Il faut attendre la publication des sources de son histoire par Jules Quicherat (1843-1849) pour que l'intérêt pour son étendard renaisse. Dès lors, les reconstitutions se multiplient, chacune influencée par les connaissances et les interprétations de son temps :

  • 1855 : Première reconstitution pour l'inauguration d'une statue à Orléans, s'inspirant des témoignages de Jeanne et Pasquerel.

  • Fin du XIXe siècle : L'apparition de miniatures et de la "tapisserie d'Azeglio" (probablement des faux ou des œuvres tardives) influence durablement l'iconographie.
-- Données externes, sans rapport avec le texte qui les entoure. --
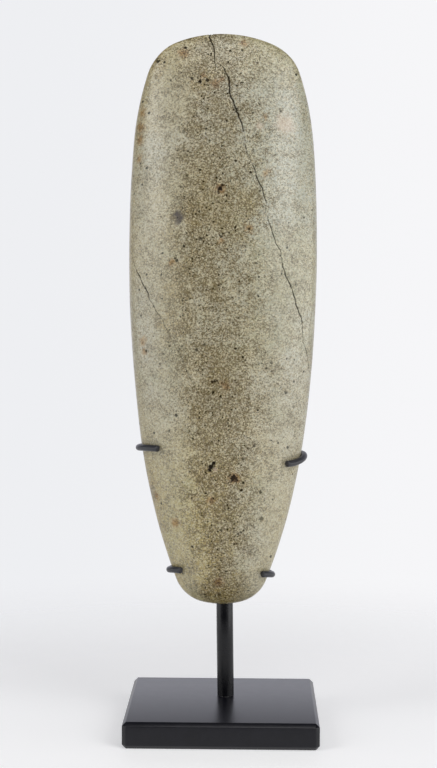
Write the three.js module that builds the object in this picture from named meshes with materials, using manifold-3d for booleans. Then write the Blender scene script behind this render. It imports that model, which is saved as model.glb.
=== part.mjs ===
import * as THREE from "three";
import { mergeVertices } from "three/addons/utils/BufferGeometryUtils.js";
import Module from "manifold-3d";

// A polished stone axe head, held with its cutting edge up by two wire cradles on a bent post.
// Millimetres, +Z up. The origin is under the middle of the base plate, and the front faces -Y.

const wasm = await Module();
wasm.setup();

// Base plate: a square of steel with every edge chamfered.
const PLATE_WIDTH = 90;
const PLATE_THICKNESS = 12.3;
const PLATE_CHAMFER = 1.8;

// Axe head: its overall sizes, and where it is held over the plate.
const AXE_LENGTH = 266.4;
const AXE_WIDTH = 87.7;
const AXE_THICKNESS = 47;
const AXE_X = -0.55;
const AXE_Y = -7.5;
const BUTT_ABOVE_PLATE = 47.7;

// Half of the head's outline, as arcs that run into each other, from the middle of the cutting
// edge round to the butt. They are drawn in millimetres and then stretched to the overall sizes.
const OUTLINE_ARCS = [
  { name: "cutting edge", radius: 58.9, degrees: 21.8 },
  { name: "corner of the edge", radius: 23.2, degrees: 50.2 },
  { name: "shoulder", radius: 141.8, degrees: 13.5 },
  { name: "flank", radius: 648.3, degrees: 12 },
  { name: "lower flank", radius: 307.4, degrees: 13.1 },
  { name: "corner of the butt", radius: 17.4, degrees: 55.1 },
];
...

  • 1894 et 1909 : De nouvelles bannières sont créées pour Notre-Dame de Paris et le musée d'Orléans, tentant de synthétiser les différentes sources.

  • 1936 : Création de l'actuel étendard utilisé lors des fêtes johanniques à Orléans, qui s'inspire du modèle de 1909.

Chacune de ces versions est une interprétation. Le talent du peintre Hauves Poulnoir, que Jeanne tenait en si haute estime, a disparu avec son œuvre à Compiègne. Le véritable étendard de Jeanne d'Arc, chef-d'œuvre perdu de l'histoire, conserve ainsi une part de son mystère.